How to link ship architecture and maritime operations

How to link ship architecture and maritime operations

It is a challenge for ship designers to integrate the ship end users´ knowledge and experience of maritime operations. The OPeration–ARchitecture (OPAR) model lays out a framework that helps to bring maritime operations naturally into the ship design process.

Ship designers analysing their knowledge of ship operations before a field study.

The gap between the architecture and the operation of the ship

Across stakeholder groups involved in the ship design process such as designers (ship designers, sub-contractors, ship yards) and the end users of the ship (ship owners, ship managers and operators, the ship’s crew), the involved stakeholders have different levels and directions of expertise. Consequently, frameworks for understanding the separate parts of ship design can be hard to share across disciplinary gaps. This is especially important for the gap between the technical expertise of the ship designers and the operational experience of the end users. Ship designers are traditionally focusing on the ship and the ship systems from a technological perspective that does not necessarily includes a human-centred perspective that focuses upon how ship crew actually use the ship and the systems designed for them.

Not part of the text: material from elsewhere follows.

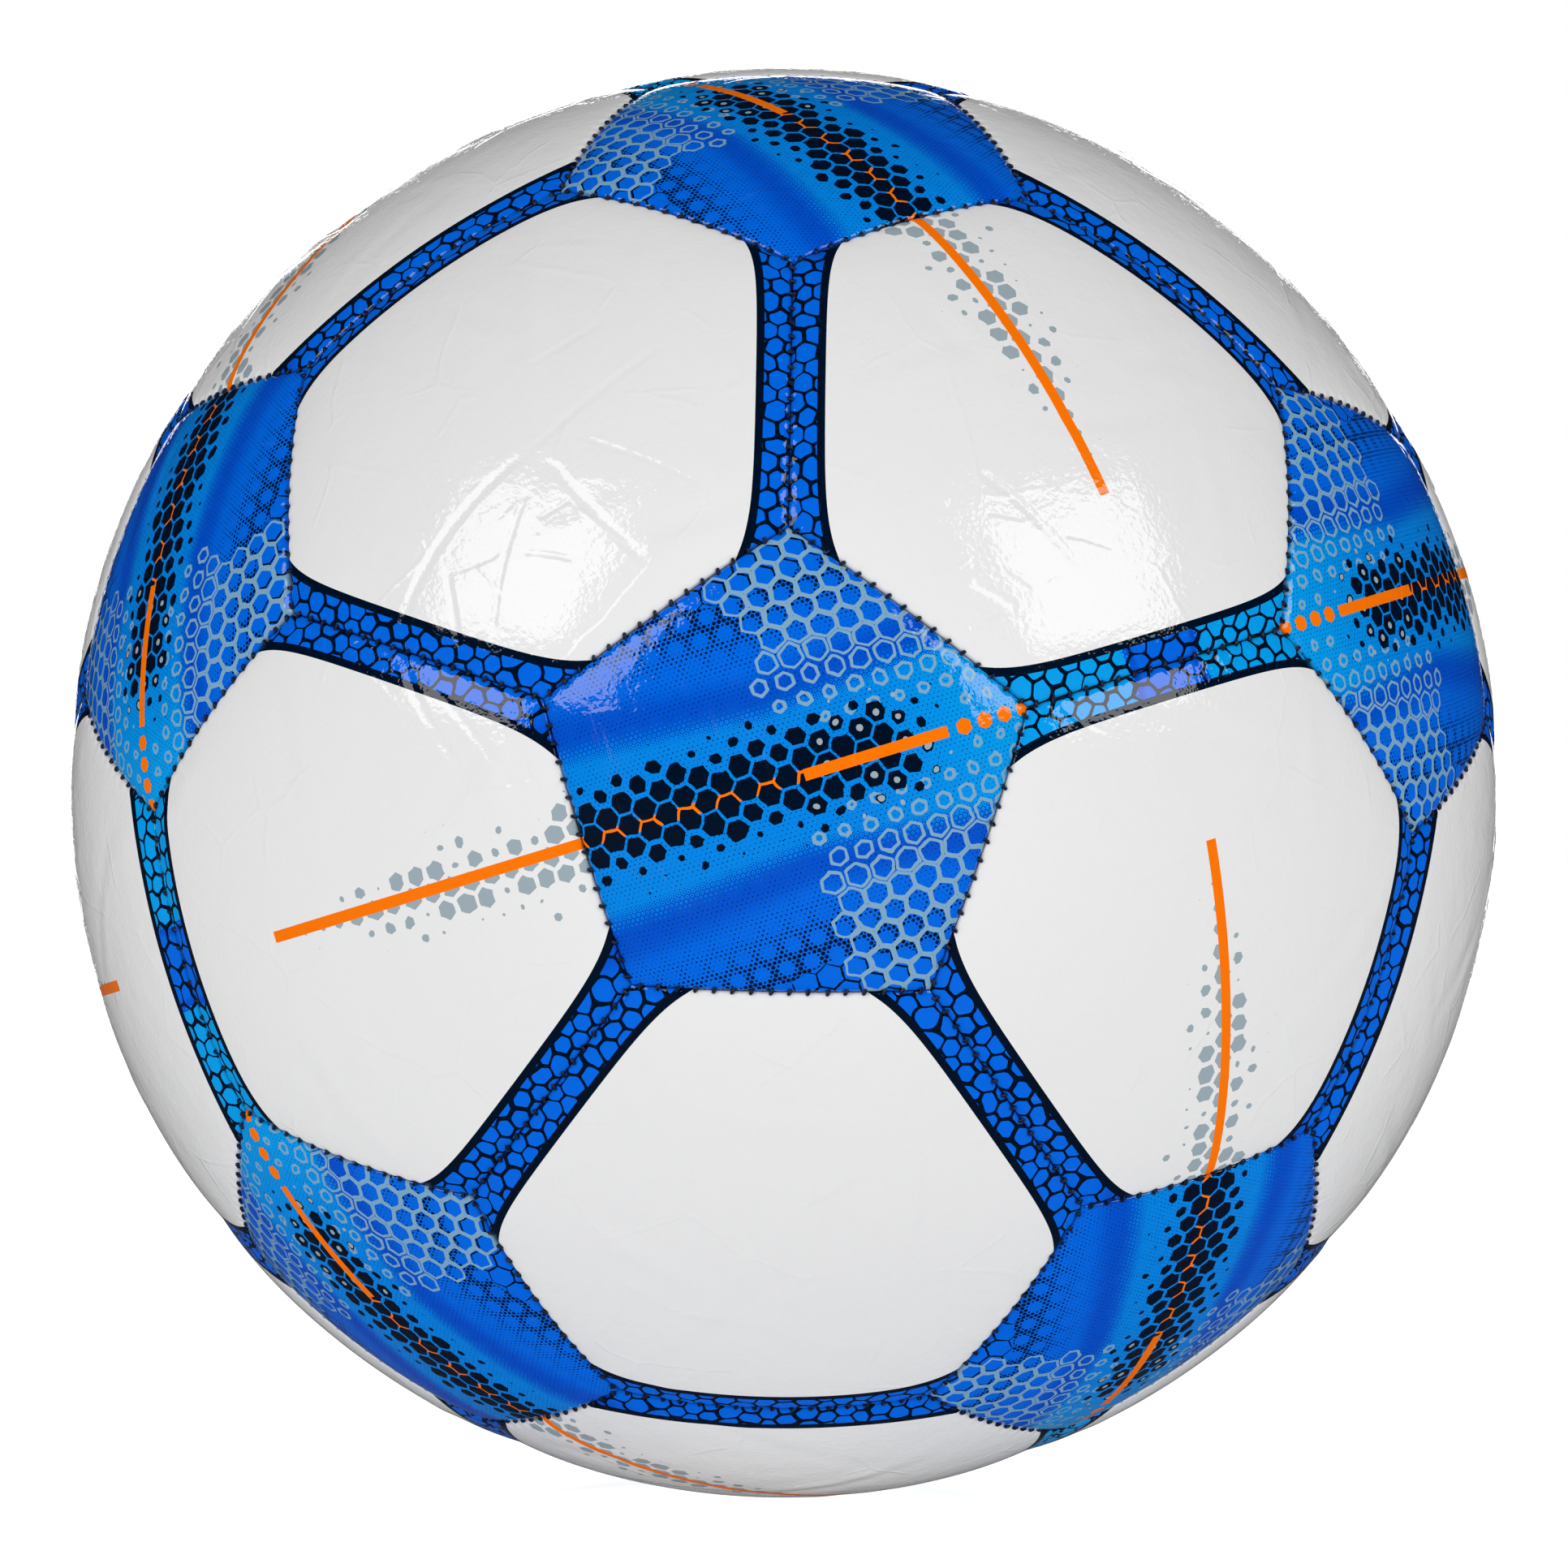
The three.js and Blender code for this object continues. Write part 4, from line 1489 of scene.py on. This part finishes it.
points, faces = turn_round_valve(rounded(valve_core_outline()))
new_piece("needle_seal", points, faces, "valve_core", [CORE_RUBBER])
print("valve core:", len(points), "points")

# %% [markdown]
# ## The cloth patch behind the valve
#
# A disc of the backing cloth, cut by hand and bonded round the valve hole so that it doesn't tear.
# It follows the sphere, its rim wavers a little, and its weave is coarser than the backing's.

# %% Valve patch
PATCH_CLOTH = cloth_material("patch cloth", (0.66, 0.62, 0.52, 1), 0.95)


def build_patch():
    draw = np.random.default_rng(3)
    steps = LATHE_STEPS
    waver = np.convolve(np.tile(draw.normal(0, 0.12, steps), 3), np.ones(5) / 5, "same")[steps:2 * steps]
    between = np.linspace(7, PATCH_RADIUS - 0.4, 9)
    radii = [VALVE_HOLE, VALVE_HOLE + 0.4, *between, PATCH_RADIUS - 0.1]
    points, place = [], []
    for level, order in ((PATCH_TOP, radii), (PATCH_TOP - PATCH_THICKNESS, radii[::-1])):
        for r in order:
            for k in range(steps):
                turn = math.tau * k / steps
                here = r + np.clip(waver[k], -0.2, 0.0) * (r / PATCH_RADIUS) ** 8
                x, y = here * math.cos(turn), here * math.sin(turn)
                points.append(on_sphere(level, here) * VALVE_AXIS + x * VALVE_SIDE + y * VALVE_UP)
                place.append((x, y, 0))
    rows = 2 * len(radii)
    faces = []
    for i in range(rows):
        a, b = i * steps, (i + 1) % rows * steps
        faces += strip(b, steps, a, steps)
    piece = new_piece("valve_cloth", points, faces, "valve_patch", [PATCH_CLOTH])
    add_measure(piece.data, "place_mm", "FLOAT_VECTOR", place)
    return piece


patch = build_patch()
print("patch:", len(patch.data.vertices), "points")

# %% [markdown]
# ## The bladder
#
# Air presses the bladder out against the cloth of every panel, and the turned-in edges stand into
# it, so it is a sphere with a soft valley under each seam. It is made as one grid of rings round
# the valve's axis, outside and inside, joined at the neck. A parting line from its mould runs
# round the middle.

# %% Bladder
BLADDER_WALL, SEAM_VALLEY, VALLEY_REACH = 0.7, 3.4, 6.0
BLADDER_CROWN = BACKING - 0.4
NECK_RADIUS = TAIL_RADIUS + GAP
PARTING_RISE = 0.3


def seam_distance_anywhere(directions):
    """The distance from the seams of whichever panel a direction falls in."""
    return np.max([seam_distances(panel, directions).min(axis=1) for panel in PANELS], axis=0)


def bladder_radius(directions, from_axis):
    away = np.clip(seam_distance_anywhere(directions), 0, None)
    radius = BLADDER_CROWN - SEAM_VALLEY * np.exp(-((away / VALLEY_REACH) ** 2))
    bed = 1 - np.clip((from_axis - FLANGE_RADIUS - 1.5) / 6, 0, 1)
    bed = bed * bed * (3 - 2 * bed)
    return radius + (np.minimum(radius, VALVE_BED) - radius) * bed


def build_bladder():
    steps = 240
    neck = math.asin(NECK_RADIUS / VALVE_BED)
    line = 0.6 / CROWN
    half = math.pi / 2
    near_side = np.linspace(neck + 0.01, half - 0.01, 66)
    far_side = np.linspace(half + 0.02, math.pi - 0.02, 64)
    polar = [neck, *near_side, half - line, half, half + line, *far_side]
    turns = np.arange(steps) * math.tau / steps
    circle = np.outer(np.cos(turns), VALVE_SIDE) + np.outer(np.sin(turns), VALVE_UP)
    rings = []
    for p in polar:
        out = math.cos(p) * VALVE_AXIS + math.sin(p) * circle
        radius = bladder_radius(out, CROWN * p) + (PARTING_RISE if p == half else 0)
        rings.append(out * radius[:, None])
    outer = np.array(rings)
    scale = 1 - BLADDER_WALL / np.linalg.norm(outer, axis=2, keepdims=True)
    rows = np.concatenate([(outer * scale)[::-1], outer])
    points = rows.reshape(-1, 3).tolist()
    faces = []
    count = len(rows)
    for i in range(count - 1):
        a, b = i * steps, (i + 1) * steps
        faces += strip(b, steps, a, steps)
    faces.append(tuple(range(steps)))
    faces.append(tuple((count - 1) * steps + k for k in reversed(range(steps))))
    return new_piece("air_bladder", points, faces, "bladder", [BUTYL])


bladder = build_bladder()
print("bladder:", len(bladder.data.vertices), "points")

# %% [markdown]
# ## Floor, light and camera
#
# The ball stands on a plain pale floor under two large soft boxes, one to each side above the
# camera, in a white surround that is brighter in front and behind than at the sides. A third box
# behind lights only the far side. The lens is long and far back, so that the ball shows almost
# half of itself.

# %% Floor
FLOOR_SEEN, FLOOR_LIT = 0.78, 0.5  # the floor's own glow, to the eye and to the ball


def build_floor():
    rings = [0.0, 0.3, 0.6, 1.2, 2.5, 5.0, 12.0]
    low = min(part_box(node)[0].z for node in frame["nodes"])
    points = [(0, 0, low)]
    faces = []
    around = 96
    turns = [math.tau * i / around for i in range(around)]
    for r in rings[1:]:
        points += [(r * math.cos(turn), r * math.sin(turn), low) for turn in turns]
    faces += [(0, 1 + i, 1 + (i + 1) % around) for i in range(around)]
    for k in range(1, len(rings) - 1):
        a, b = 1 + (k - 1) * around, 1 + k * around
        faces += strip(b, around, a, around)
    mesh = bpy.data.meshes.new("floor")
    mesh.from_pydata(points, [], faces)
    floor = bpy.data.objects.new("floor", mesh)
    bpy.context.scene.collection.objects.link(floor)
    material, tree = new_material("pale floor")
    ray = put(tree, "LightPath").outputs
    glow = maths(tree, "MULTIPLY_ADD", ray["Is Camera Ray"], FLOOR_SEEN - FLOOR_LIT, FLOOR_LIT)
    glow = times(tree, glow, maths(tree, "SUBTRACT", 1.0, ray["Is Glossy Ray"]))
    paint = noise(tree, body_place(tree), 0.01)
    tint = blend(tree, paint, (0.62, 0.62, 0.62, 1), (0.64, 0.64, 0.64, 1))
    tint = blend(tree, ray["Is Glossy Ray"], tint, (0.03, 0.03, 0.03, 1))
    glowing = {"Emission Color": (1, 1, 1, 1), "Emission Strength": glow}
    shader = put(tree, "BsdfPrincipled", {"Base Color": tint, "Roughness": 0.9, **glowing})
    put(tree, "OutputMaterial", {"Surface": shader.outputs[0]})
    mesh.materials.append(material)


build_floor()

# %% Light
SURROUND_GLOSS = 0.008  # what the gloss mirrors: next to nothing, as in a studio with dark walls
SURROUND_LOW, SURROUND_RISE = 0.265, 0.98  # from the sides, and how much more from front and back


def build_surround():
    world = bpy.data.worlds.new("white surround")
    bpy.context.scene.world = world
    world.use_nodes = True
    tree = world.node_tree
    tree.nodes.clear()
    ray = put(tree, "LightPath").outputs
    _, y, _ = split(tree, put(tree, "TexCoord").outputs["Generated"])
    fill = maths(tree, "MULTIPLY_ADD", times(tree, y, y), SURROUND_RISE, SURROUND_LOW)
    fill = ramp(tree, ray["Is Glossy Ray"], 0.0, 1.0, fill, SURROUND_GLOSS)
    strength = ramp(tree, ray["Is Camera Ray"], 0.0, 1.0, fill, 1.0)
    background = put(tree, "Background", {"Color": (1, 1, 1, 1), "Strength": strength})
    put(tree, "OutputWorld", {"Surface": background.outputs[0]})


def soft_box(name, direction, distance, width, height, power):
    lamp = bpy.data.lights.new(name, "AREA")
    lamp.shape = "RECTANGLE"
    lamp.size, lamp.size_y, lamp.energy = width, height, power
    box = bpy.data.objects.new(name, lamp)
    place = unit(direction) * distance
    box.location = place.tolist()
    box.rotation_euler = box.location.to_track_quat("Z", "Y").to_euler()
    box.visible_camera = False
    bpy.context.scene.collection.objects.link(box)


build_surround()
soft_box("soft box, left", (-0.641, -0.648, 0.465), 1.3, 0.64, 0.6, 3.4)
soft_box("soft box, right", (0.702, -0.57, 0.474), 1.3, 0.64, 0.6, 3.4)
soft_box("soft box, behind", (0.0, 0.99, 0.12), 1.5, 0.8, 0.7, 5.0)
bpy.context.scene.view_settings.view_transform = "Standard"

# %% Camera
def build_camera():
    camera = bpy.data.cameras.new("camera")
    camera.lens = 200
    camera.sensor_width = 36
    camera.shift_y = -0.0016
    camera.clip_end = 50
    stand = bpy.data.objects.new("camera", camera)
    stand.location = (0, -12.2 * CROWN * MM, 0)
    stand.rotation_euler = (math.radians(90), math.radians(-0.96), 0)
    bpy.context.scene.collection.objects.link(stand)
    bpy.context.scene.camera = stand


build_camera()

The gap between design and operation is a serious challenge, since miscommunications and non-inclusive design processes can lead to sub- optimal or even unsafe ship design solutions. Designers need to understand the tasks of the human operators during ship operations and use this understanding to create designs that are compatible with all the systems the ship users interact with.

The OPAR framework: a 2x2 matrix that connects a human-centred perspective on maritime operations with a technology-centred perspective on the ship architecture, in an iterative and generative process.

To help bridge the gap between maritime operations and naval architecture, we have developed a framework in which design activities that combine a technology-centred perspective on ship systems and a human-centred perspective on the use of ship systems can take place. We call this the OPeration-ARchitecture, or OPAR framework, where ship design is modelled as a concurrent exploration of the operation of the ship (how the ship is used) together with the architecture of the ship (what the ship is made of).

Reframing ship operation and architecture, and the design activities used to generate them

We model the ship’s operations as the combination of work tasks carried out by the ship’s crew when engaged in the operation of the ship. We model the ship’s architecture as the combination of the systems that make up the ship. OPAR places the human-centred representation of the ship operations next to the technology-centred representation of the ship, and proposes design activities that connect these two representations. Because ship design is iterative, OPAR also includes design activities related to the generation and evaluation of concepts.

Examples of proposed design activities that enable to connect operation with architecture in a generative process. In the cases we worked with, we did not perform evaluations of new ship architectures.

Similarly to starting a design process by looking at existing ships, we recommend starting the design process by undertaking a field study on a ship to map the working and living conditions of the end users of the ship, as well as how they are currently performing ship operations. Using these field insights, we then recommend analysing how the existing systems on board the ship enable its human operators to use the ship and identifying design problems that might impact the safety and efficiency of ship operations. From this analysis, we recommend sketching what architectural solutions might enable the human operators to perform their work in better conditions.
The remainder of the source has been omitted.